While cinema admissions have fallen by 10% since the turn of the millennium, the number of films released in the UK each year has almost doubled, from 369 in 2002 to 712 in 2014, according to the BFI’s own figures.

The impact of new digital technology has been a key factor. According to Mark Batey, chief executive of the Film Distributors’ Association, the conversion of all of the UK’s cinemas to digital projectors has made it easier for venues to change their programming. Films that fail to make an impact in their opening weekend can be quickly rescheduled or dumped in favour of the latest offerings, leading to a high turnover of content.

Digital technology has also lowered production costs, prompting a wave of low- and micro-budget movies. The supply of documentaries – one of the cheapest types of film to make – has increased at a rate of 30% per year, from four in 2001 to 89 in 2013.

Number of films released in UK

Figure 1: Number of films released in UK by country of origin, 2002-2014. Source: BFI, RSU

Increasing European releases

However, closer analysis of the data reveals that some categories of film have become abundant than others (figure 1). In terms of geographical origin, for example, European films have increased at almost twice the rate (11% per year) of all other cinema releases (6% per year). European films now account for almost a quarter of UK releases – up from 13% in 2002.

One reason is that European filmmakers are increasingly moving into English-language productions, which are more likely to appeal to British audiences than foreign-language films.

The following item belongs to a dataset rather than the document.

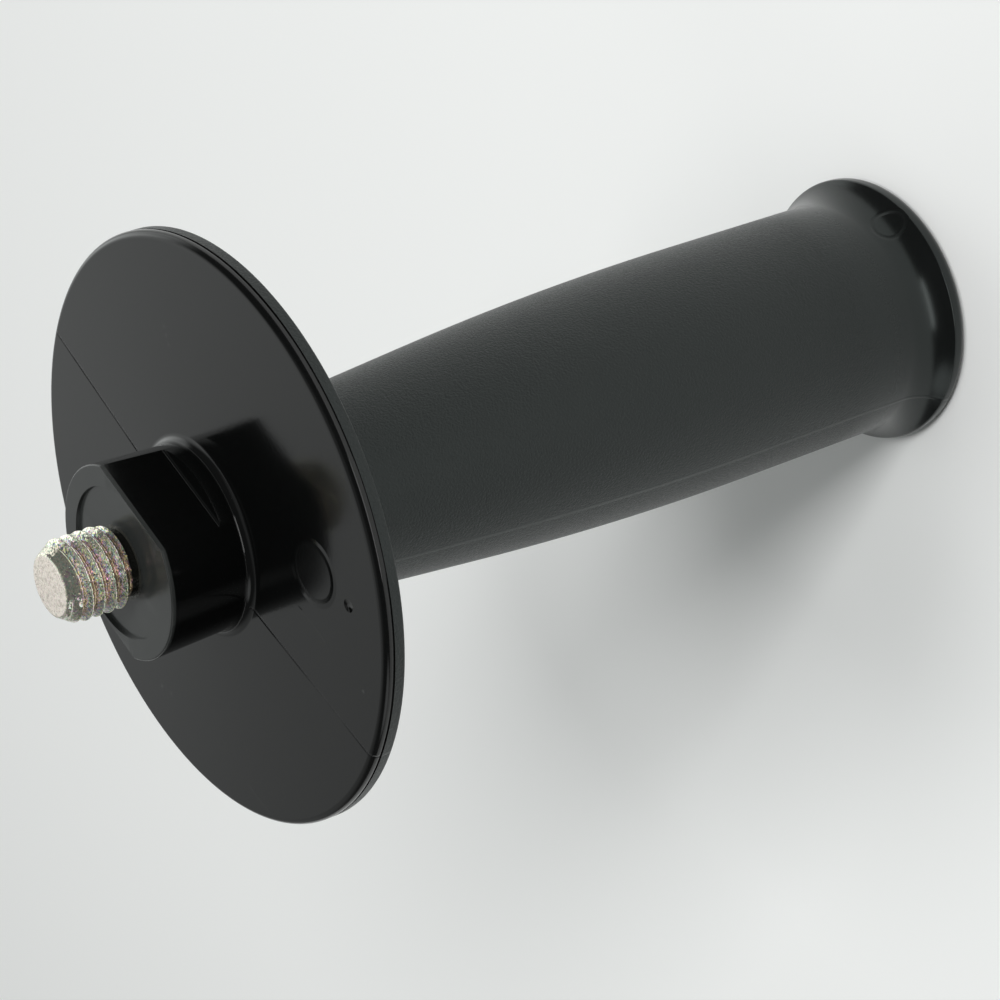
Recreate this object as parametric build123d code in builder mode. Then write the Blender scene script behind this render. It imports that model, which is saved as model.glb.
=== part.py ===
from build123d import *
from math import acos, degrees
import os

os.makedirs("parts", exist_ok=True)

# Side handle for a hand-held power tool, in millimetres.
# It stands on the open end of its grip at Z = 0, with the threaded stud pointing up along +Z.
# The mould parts along the plane Y = 0, so the spanner flats of the boss face -Y and +Y.

# Flared end of the grip
lip_diameter = 36.0            # lip round the open end
lip_back_radius = 1.3          # rounding of the lip at the open end
lip_land = 0.6                 # plain stretch between the two roundings of the lip
lip_front_radius = 0.6         # rounding of the lip on the side of the hand
cove_radius = 8.0              # hollow curve that leads from the grip out to the lip
lip_rise = 2.25                # the lip stands this far out of the grip

# Grip, which is straight at the flared end and bends gently into a taper towards the disc
handle_length = 106.6          # open end to the front of the disc
taper_distance = 55.0          # where the straight part and the taper would meet, behind the disc
belly_radius = 480.0           # the long bend between them
neck_diameter = 22.3           # grip where it meets the disc
neck_fillet = 2.5

# Guard disc
disc_diameter = 72.0
disc_thickness = 2.7           # at the edge
face_rise = 0.9                # the front face is a shallow cone that rises to the boss
back_rise = 0.8                # the back face thickens the disc towards the grip
front_edge_radius = 0.9
back_edge_chamfer = 0.3
edge_groove_land = 0.1         # between the rounded front edge and the groove
edge_groove_width = 0.3        # fine groove round the edge
edge_groove_depth = 0.2

# Boss in front of the disc
seat_recess_diameter = 18.4    # shallow round recess in the front of the boss
seat_recess_depth = 0.45
seat_ring_width = 2.55         # flat ring round the recess, with its rounded edge
boss_height = 11.9             # front of the boss, ahead of the front of the disc
boss_taper = 0.45              # the radius of the boss is smaller by this at its foot
boss_edge_radius = 0.2
boss_root_radius = 0.4
flat_depth = 2.25              # each spanner flat lies this deep in the front of the boss
flat_length = 8.2
flat_root_radius = 0.3

# Hollow of the grip
mouth_wall = 2.75              # plastic round the hollow at its mouth
floor_wall = 2.35              # and at its floor, inside the neck
core_mouth_chamfer = 0.6
core_floor_distance = 14.0     # floor of the hollow, behind the front of the disc
core_floor_chamfer = 1.5

# Threaded stud: a hexagon-head screw that is moulded in by its head
stud_diameter = 10.0
stud_reach = 8.8               # out of the front of the boss
stud_length = 20.0             # under the head
point_step = 1.25              # the radius of the point is smaller by this
point_length = 2.0
shank_step = 0.5               # the plain shank in the plastic is smaller in radius by this
head_across_flats = 16.0
head_height = 6.4
head_chamfer = 0.6

# Heights above the open end
disc_front = handle_length
disc_back = disc_front - disc_thickness
neck_height = disc_back - back_rise
face_top = disc_front + face_rise
boss_front = disc_front + boss_height
recess_floor = boss_front - seat_recess_depth
flat_root = boss_front - flat_length
groove_top = disc_front - front_edge_radius - edge_groove_land
groove_bottom = groove_top - edge_groove_width
taper_height = disc_front - taper_distance
core_floor = disc_front - core_floor_distance
stud_tip = boss_front + stud_reach
head_top = stud_tip - stud_length
head_bottom = head_top - head_height

# Radii
lip_radius = lip_diameter / 2
grip_radius = lip_radius - lip_rise
neck_radius = neck_diameter / 2
disc_radius = disc_diameter / 2
groove_radius = disc_radius - edge_groove_depth
recess_radius = seat_recess_diameter / 2
boss_radius = recess_radius + seat_ring_width
boss_foot_radius = boss_radius - boss_taper
core_mouth_radius = grip_radius - mouth_wall
core_floor_radius = neck_radius - floor_wall
stud_radius = stud_diameter / 2
point_radius = stud_radius - point_step
shank_radius = stud_radius - shank_step

# The cove and the front of the lip are two arcs that turn by the same angle, one each way
lip_turn = degrees(acos(1 - lip_rise / (cove_radius + lip_front_radius)))


def corner(outline, radius, height):
    """The corner of a turned outline that lies nearest to this radius and height."""
    return outline.vertices().sort_by_distance((radius, height))[0]


# Threaded stud: a turned shank with its point, on a hexagon head
with BuildPart() as threaded_stud:
    with BuildSketch(Plane.XY.offset(head_bottom)):
        RegularPolygon(radius=head_across_flats / 2, side_count=6, major_radius=False)
    extrude(amount=head_height)
    chamfer(threaded_stud.faces().sort_by(Axis.Z)[0].edges(), head_chamfer)
    with BuildSketch(Plane.XZ):
        with BuildLine():
            Polyline(
                (0, head_top),
                (shank_radius, head_top),
                (shank_radius, recess_floor),
                (stud_radius, recess_floor),
                (stud_radius, stud_tip - point_length),
                (point_radius, stud_tip),
                (0, stud_tip),
                close=True,
            )
        make_face()
    revolve(axis=Axis.Z)

threaded_stud.part.label = "threaded_stud"
export_step(threaded_stud.part, "parts/threaded_stud.step")

# Moulding: grip, guard disc and boss in one piece, turned round the axis of the stud
with BuildPart() as handle_moulding:
    with BuildSketch(Plane.XZ) as outline:
        with BuildLine():
            lip_back = JernArc(
                start=(lip_radius - lip_back_radius, 0),
                tangent=(1, 0),
                radius=lip_back_radius,
                arc_size=90,
            )
            lip_side = Line(lip_back @ 1, (lip_radius, lip_back_radius + lip_land))
            lip_front = JernArc(lip_side @ 1, (0, 1), lip_front_radius, lip_turn)
            cove = JernArc(lip_front @ 1, lip_front % 1, cove_radius, -lip_turn)
            Polyline(
                cove @ 1,
                (grip_radius, taper_height),
                (neck_radius, neck_height),
                (disc_radius, disc_back),
                (disc_radius, groove_bottom),
                (groove_radius, groove_bottom),
                (groove_radius, groove_top),
                (disc_radius, groove_top),
                (disc_radius, disc_front),
                (boss_foot_radius, face_top),
                (boss_radius, boss_front),
                (recess_radius, boss_front),
                (recess_radius, recess_floor),
                (0, recess_floor),
                (0, core_floor),
                (core_floor_radius, core_floor),
                (core_mouth_radius, 0),
                lip_back @ 0,
            )
        make_face()
        fillet(corner(outline, grip_radius, taper_height), belly_radius)
        fillet(corner(outline, neck_radius, neck_height), neck_fillet)
        fillet(corner(outline, disc_radius, disc_front), front_edge_radius)
        fillet(corner(outline, boss_foot_radius, face_top), boss_root_radius)
        fillet(corner(outline, boss_radius, boss_front), boss_edge_radius)
        chamfer(corner(outline, disc_radius, disc_back), back_edge_chamfer)
        chamfer(corner(outline, core_floor_radius, core_floor), core_floor_chamfer)
        chamfer(corner(outline, core_mouth_radius, 0), core_mouth_chamfer)
    revolve(axis=Axis.Z)

    # Two spanner flats that stop short of the disc
    with BuildSketch(Plane.YZ) as flats:
        with Locations((boss_radius - flat_depth, boss_front)):
            Rectangle(boss_radius, flat_length, align=(Align.MIN, Align.MAX))
        fillet(corner(flats, boss_radius - flat_depth, flat_root), flat_root_radius)
        mirror(about=Plane.YZ)
    extrude(amount=2 * boss_radius, both=True, mode=Mode.SUBTRACT)

    # The plastic closes round the head and the shank of the stud
    add(threaded_stud.part, mode=Mode.SUBTRACT)

handle_moulding.part.label = "handle_moulding"
export_step(handle_moulding.part, "parts/handle_moulding.step")
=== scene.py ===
import bpy
import bmesh
from math import acos, cos, pi, radians, sin, tan
from mathutils import Matrix, Vector


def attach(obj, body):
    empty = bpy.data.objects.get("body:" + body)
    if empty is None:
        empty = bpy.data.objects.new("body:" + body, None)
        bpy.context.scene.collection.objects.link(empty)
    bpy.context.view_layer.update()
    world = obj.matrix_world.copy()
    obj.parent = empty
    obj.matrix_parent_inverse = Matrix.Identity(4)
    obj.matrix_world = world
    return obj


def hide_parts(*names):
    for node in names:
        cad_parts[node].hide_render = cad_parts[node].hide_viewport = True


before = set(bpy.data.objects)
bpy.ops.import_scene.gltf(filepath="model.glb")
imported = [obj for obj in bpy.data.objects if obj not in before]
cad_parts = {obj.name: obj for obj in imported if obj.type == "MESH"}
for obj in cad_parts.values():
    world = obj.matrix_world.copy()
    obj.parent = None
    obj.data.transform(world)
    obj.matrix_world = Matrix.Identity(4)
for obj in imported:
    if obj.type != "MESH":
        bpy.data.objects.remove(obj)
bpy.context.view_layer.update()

# Sizes in millimetres, in the frame of the CAD model, turned into metres by MM
MM = 0.001

# Flared end and grip
LIP_RADIUS = 18.0
LIP_BACK_ROUNDING = 1.3
LIP_LAND = 0.6
LIP_FRONT_ROUNDING = 0.6
COVE_ROUNDING = 8.0
GRIP_RADIUS = 15.75
TAPER_HEIGHT = 51.6
BELLY_ROUNDING = 480.0
NECK_RADIUS = 11.15
NECK_HEIGHT = 103.1
NECK_ROUNDING = 2.5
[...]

English-language European imports grew by 24% per year, from five in 2003 to 43 in 2013. Some of these films – notably those of Luc Besson’s EuropaCorp, which is responsible for the Taken and Transporter franchises – are clearly trying to emulate the success of Hollywood blockbusters. But others, such as Roman Polanski’s Carnage or Lars Von Trier’s Melancholia, remain firmly within the European art house tradition – the only difference being they don’t require subtitles.

Policies designed to support the European film industry have also contributed to a rise in European film imports. National film funds and competitive tax breaks have helped keep production levels high in Europe, despite the economic downturn. While US output remained flat for the period 2008 to 2012, the number of films produced in the EU27 grew by 7% per year, from 1,159 to 1,546 films, according to data from the European Audiovisual Observatory. Europe now produces three times as many movies as the US.

At the other end of the film value chain, the EU’s MEDIA programme subsidises the acquisition and promotion of European film. Over €8.6 million was paid out to UK distributors between 2007 and 2013 to support the theatrical release of 219 films – equivalent to about €40,000 per title. MEDIA also funds the Europa Cinema Network, a chain of 53 theatres across the UK which specialise in European film. Single screen cinemas can receive up to €15,000 for screening 25% European films, while cinemas with 13 screens or more can received up to €45,000 for screenings 15% European films.

UK box office for European films

UK box office share (%) for European and European language films. Source: BFI, RSU

But while these subsidies have certainly helped boost the number of European titles released in the UK, the audience for this type of film remains small (figure 2). European films increased their box office share from 0.7% in 2002 to 3% in 2013 – but much of this growth can be attributed to just one or two mainstream English language titles per year. For example, the French-made action-thriller Taken staring Liam Neeson accounted for 33% of the UK’s European film admissions in 2008, while the sequel Taken 2 accounted for 45% in 2012.

Meanwhile, films in European languages (other than English) saw their box office share fall from 1.1% in 2002 to 0.6% in 2013 – a 46% drop. While the number of European language films has more than doubled from 50 to 108, average admissions have declined from 36,075 to 9,165 per film.

Schemes like the EU’s MEDIA programme and the Europa Cinema Network have certainly made European titles more accessible in the UK. But by fuelling the rise in UK cinema releases, they may have also made it more difficult for these films to make an impact on British audiences.